November 20th is Revolution Day in Mexico – a national holiday celebrating the end of its ten year uprising against the dictator Porfirio Diaz. Also this month, Mexico will begin accepting bids on up to 6 million certificates for renewable energy, hoping to add up to 2,500 megawatts of clean electricity to its energy mix. It’s the latest step in a multi-year effort by President Peña Nieto to liberalize (and, according to some, revolutionize) Mexico’s energy sector and attract private investment. Changes to the Constitution at the end of 2013 reorganized the country’s energy regulatory agencies and secondary laws enacted by the legislature in 2014 opened the energy sector to private participation. One of Mexico’s energy goals for the near future is to increase the percentage of its energy use coming from renewable sources to 35% by 2024, but views differ as to whether the structural reforms will help or hurt Mexico in attaining that milestone.
Since the 1930’s, Mexico’s energy sector has been controlled by state agencies. Pemex, the state oil monopoly, controlled all oil production and fuel supply, while the Federal Electricity Commission (Comisión Federal de Electricidad in Spanish, or CFE) has operated the national grid (transmission and distribution) and almost all power generation and supply. There was some change in 1992 when private companies were allowed to invest in restricted amounts of generation projects, but transmission and distribution has always been state-owned and operated. Compared to many of its Latin American neighbors, Mexico has been relatively slow to join the energy liberalization movement.

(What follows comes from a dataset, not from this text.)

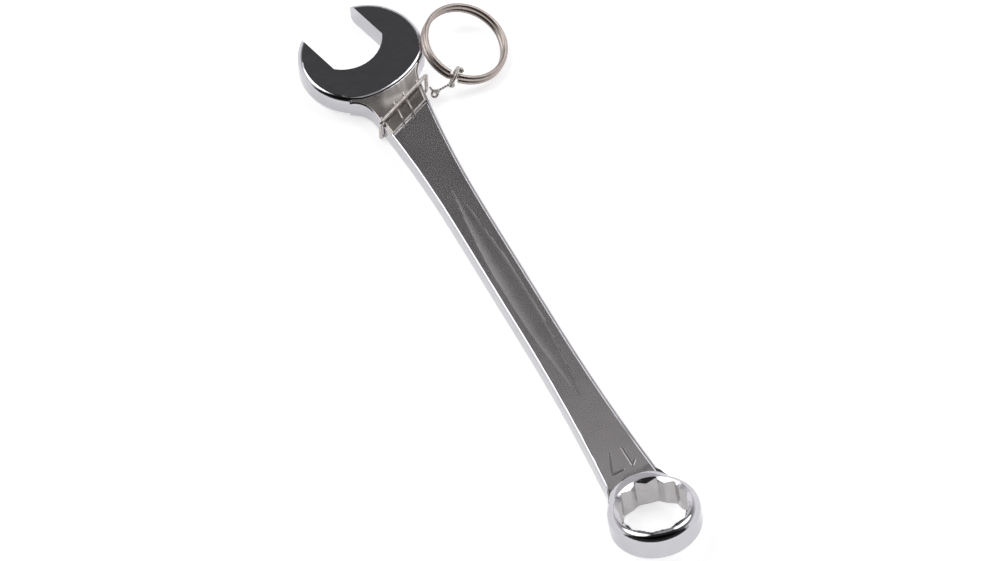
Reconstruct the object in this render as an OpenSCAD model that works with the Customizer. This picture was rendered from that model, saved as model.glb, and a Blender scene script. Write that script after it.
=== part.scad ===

The new reforms introduce a number of changes designed to increase foreign private investment and to decrease electricity costs for industrial and manufacturing consumers. While the government greatly subsidizes personal electricity rates, industrial user rates are almost 80% higher than those in the U.S. This has stifled growth in energy-intensive manufacturing sectors, such as plastics. CFE lacks access to financing for infrastructure upgrades, and the country’s aging generation facilities have limited its ability to switch to cheaper energy sources like natural gas. The new energy laws open both the oil and electricity sectors to private sector participation and end the state monopolies of Pemex and CFE. CFE will be split into multiple smaller agencies, and there will be a wholesale market for electricity in which private companies can compete as both generators and suppliers. Governance of the wholesale electricity market and control of the electricity grid will move from CFE to an independent agency. So-called ‘qualified users’ (large electricity purchasers of over 3 megawatts at first, declining to 1 megawatt after three years) must register with the Energy Regulatory Commission (CRE), and if they purchase energy directly from the wholesale market, they must also acquire clean energy certificates.
Overall, these reforms are expected to generate a great deal of investment and competition in Mexico’s energy sector. However, whether that investment will be in renewable sources of energy is debatable. This past July, Mexico started auctioning off permits for oil exploration in the Gulf, and billions of dollars in gas pipeline plans are, well, in the pipeline. The requirement that qualified users acquire clean energy certificates provides an important inventive for investing in renewable energy sources. However, under the new law certificates are available for electricity from cogeneration, a technology based on natural gas, making the moniker “clean energy certificates” somewhat misleading.
Still, many in the energy sector believe the added competition will advance Mexico’s transition to cleaner energy sources. There is a fair amount of hope and excitement surrounding the growing solar industry, and many believe these energy reforms will help Mexico become the next major solar market. Opening the wholesale electricity market and requiring qualified users to obtain clean energy certificates means that solar generators can market their product directly to customers, without having to go through CFE. The massive solar potential in Mexico coupled with multiple tax incentives has already attracted attention, and there are now 600 solar companies operating in the country. Foreign companies are also taking notice, with companies from France and the U.S. already setting up shop. If these trends continue, it might not be long until Mexico has a solar revolution.